Recently, a friend and I brewed a Pliny The Elder clone, and had to use a mix of leaf and pellet hops. We used his hop bag and collar since the quantity of hops is simply massive and we didn't want it soaking up all our wort. Here is a pic just before flameout:

hopcollar.jpg


We had just added some of those pellets, but obviously the utilization suffered because the bag restricted the flow. Of course, this bag was crammed as full as could be! If you're going to use a hop bag, make sure you have plenty of room to help your utilization.
 
I use a Hop bag with no apparent issues. It would seem to me that this is a purely objective view unless someone had a way to measure IBU's. Then a controlled sample could be made with and without the bag and compared.

I reuse my nylon hop bag about 5 to 8 times before I toss it out. It constantly gets darker as it goes along. I could make the leap and say that this is a direct result of the hops staining the bag and therefore there is an evident loss of something. It is my speculation that this is merely chlorophyll and nothing more. Before you ask, I have tasted the bag and it is not bitter. During the boil process I use my spoon to stir inside the hop bag just to keep things in motion. Personally I like not having all that debris in the bottom of the kettle. That way I don't have to wait the 20 min for the whirlpool effect. Once the IC has cooled the wort, transfer and pitch the yeast. Efficiency at its finest!
My two cents
Preston
 
count barleywine said:
Now that I see how the hops act in the wort whilst boiling naked, I think they are better off.

HHMMM, interesting;
When the weather gets a bit warmer around here, I'll have to try boiling my wort while naked and see if it helps any.
 
drayman86 said:
P.S. The guy in the video sounds like the dude from Basic Brewing Radio.
Revvy said:
This guy lives in Michigan and supposedly works in radio....He sounds familiar, I'm sure I've heard his voice on radio stations here...Just can't place him...

His vids are great!


His name is Kevin Profitt and he is on 98FM KCQ.

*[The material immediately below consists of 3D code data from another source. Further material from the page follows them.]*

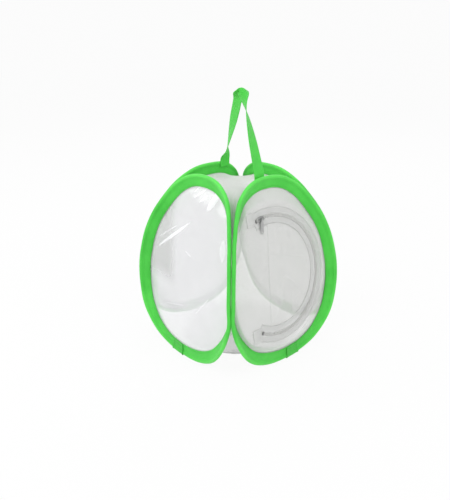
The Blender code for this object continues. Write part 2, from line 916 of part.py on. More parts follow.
clear_scene()
parts = make_collection("insect_cage")
cutters = make_collection("cutters", helpers=True)
materials = {
    "binding": make_material("green_binding_cloth", (0.05, 0.48, 0.04), 0.7),
    "net": make_material("white_net", (0.86, 0.87, 0.86), 0.8, alpha=0.4),
    "film": make_material("clear_film", (0.95, 0.95, 0.96), 0.08, alpha=0.2),
    "floor": make_material("white_floor_cloth", (0.85, 0.85, 0.84), 0.85),
    "tape": make_material("white_zip_tape", (0.75, 0.75, 0.73), 0.8),
    "teeth": make_material("nylon_teeth", (0.78, 0.78, 0.76), 0.45),
    "steel": make_material("steel", (0.55, 0.55, 0.55), 0.35, metallic=1.0),
}
stations = {row: station(row) for row in station_rows()}

for side, lap_side in (("window", -1), ("door", 1), ("back", -1), ("left", 1)):
    make_hoop(side, lap_side)
door_panel_object = make_panels()
make_top_net()
make_floor()
make_door_side(door_panel_object)
make_strap_tab("strap_tab_front", "door", strap_front_offset)
make_strap_tab("strap_tab_back", "left", strap_back_offset)
make_strap()
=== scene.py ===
import math
import bmesh
import bpy
from mathutils import Matrix, Vector, noise


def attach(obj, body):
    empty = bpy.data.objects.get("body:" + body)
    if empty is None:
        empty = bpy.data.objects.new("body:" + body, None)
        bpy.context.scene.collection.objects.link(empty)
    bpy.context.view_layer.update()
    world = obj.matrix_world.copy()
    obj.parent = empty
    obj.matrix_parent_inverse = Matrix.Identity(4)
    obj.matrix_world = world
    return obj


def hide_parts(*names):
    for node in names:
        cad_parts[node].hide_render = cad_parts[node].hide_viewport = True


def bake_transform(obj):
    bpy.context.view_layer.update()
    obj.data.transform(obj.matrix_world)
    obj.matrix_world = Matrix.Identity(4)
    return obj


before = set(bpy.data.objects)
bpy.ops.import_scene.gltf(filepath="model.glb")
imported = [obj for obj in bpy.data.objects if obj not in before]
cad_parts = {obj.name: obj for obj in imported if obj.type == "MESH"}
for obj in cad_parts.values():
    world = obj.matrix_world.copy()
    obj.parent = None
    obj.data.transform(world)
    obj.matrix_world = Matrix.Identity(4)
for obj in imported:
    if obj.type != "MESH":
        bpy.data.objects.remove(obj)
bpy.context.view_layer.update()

# Every size is in metres. The cage stands on z = 0, the zipped door faces +X, the window faces -Y.

hoop = {
    "height": 0.280, "width": 0.227,
    "footSpread": 0.2428, "crownSpread": 0.1350,
    "band": 0.020,              # width of the folded binding
    "cloth": 0.0008,            # its cloth
    "foldRadius": 0.0028,       # middle of the cloth round the wire
    "foldCentre": 0.0032,       # from the band's outer edge
    "foldRun": 0.0058,          # from there to where the two legs lie flat
    "legLift": 0.0010,          # middle of each leg off the panel
    "seamOffset": 0.00335,
    "footHeight": 0.010524,
    "rows": (                   # height share, half-width share, lean towards the seam
        (0.000, 0.000, 0.00), (0.016, 0.358, 0.10), (0.075, 0.668, 0.35), (0.185, 0.884, 0.75),
        (0.317, 0.994, 1.00), (0.443, 0.987, 1.00), (0.552, 0.953, 1.00), (0.652, 0.902, 1.00),
        (0.753, 0.820, 1.00), (0.845, 0.694, 0.70), (0.927, 0.531, 0.35), (0.985, 0.285, 0.10),
        (1.000, 0.000, 0.00),
    ),
    "footShares": (1.00, 0.95, 0.90, 0.85),
    "crownShares": (0.353, 0.695, 0.919, 1.00),
    "firstSeam": 4, "lastSeam": 8,
}
turns = {"window": 0.0, "door": math.pi / 2, "back": math.pi, "left": -math.pi / 2}
fullTurn = 2 * (len(hoop["rows"]) - 1)


def mix(a, b, t):
    return a + (b - a) * t


def ease(t):
    t = min(max(t, 0.0), 1.0)
    return t * t * (3 - 2 * t)


def wander(x, y=0.0, z=0.0):            # smooth noise from -1 to 1, the same on each run
    return noise.noise(Vector((x, y, z)))


def meshFrom(name, mesh):
    data = bpy.data.meshes.new(name)
    mesh.to_mesh(data)
    mesh.free()
    return data


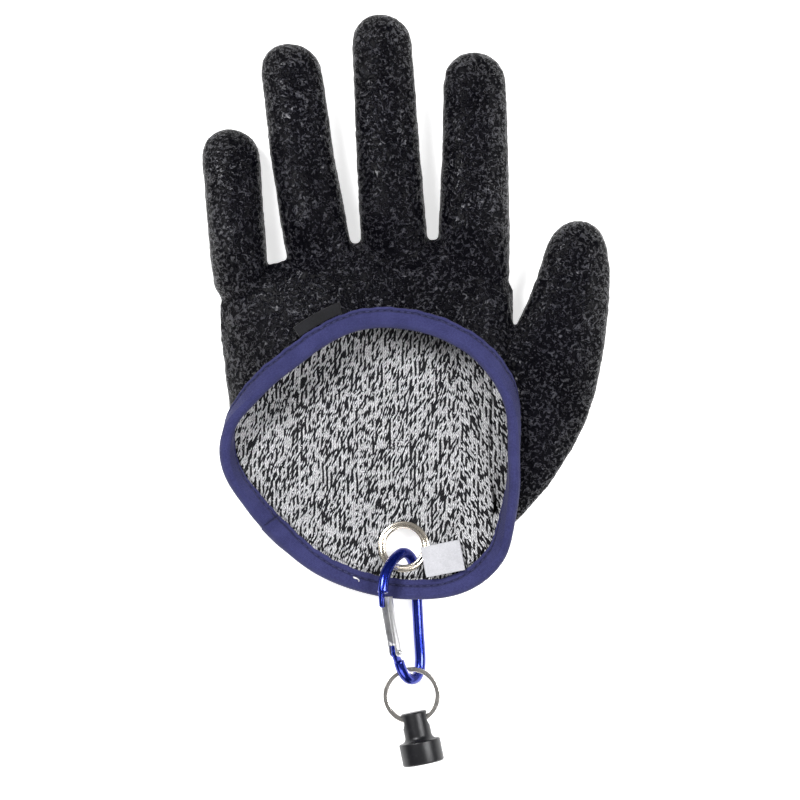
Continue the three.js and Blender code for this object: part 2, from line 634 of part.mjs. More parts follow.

http://www.98fmkcq.com/qcrew/kevin.shtml

I thought I recognized his voice and went searching on Google.
 
Here's the manifold we use in our boil kettle:

DSC00005.jpg



Here's the manifold in the bottom of the boil kettle:

DSC00007.jpg



Here's the stuff at the bottom of the kettle post-boil. Does a great job of filtering trub, and leaves very little wort behind:

DSC00013.jpg
 
I found by making a knot at the very end of the sock allows the hop pellets to expand and steep much more.

If the sock is too tight against the pellets or plugs it will not be given enough room to open up.

Make the knot as close to the end of the sock as you can. Works for me, and 100 times easier to move.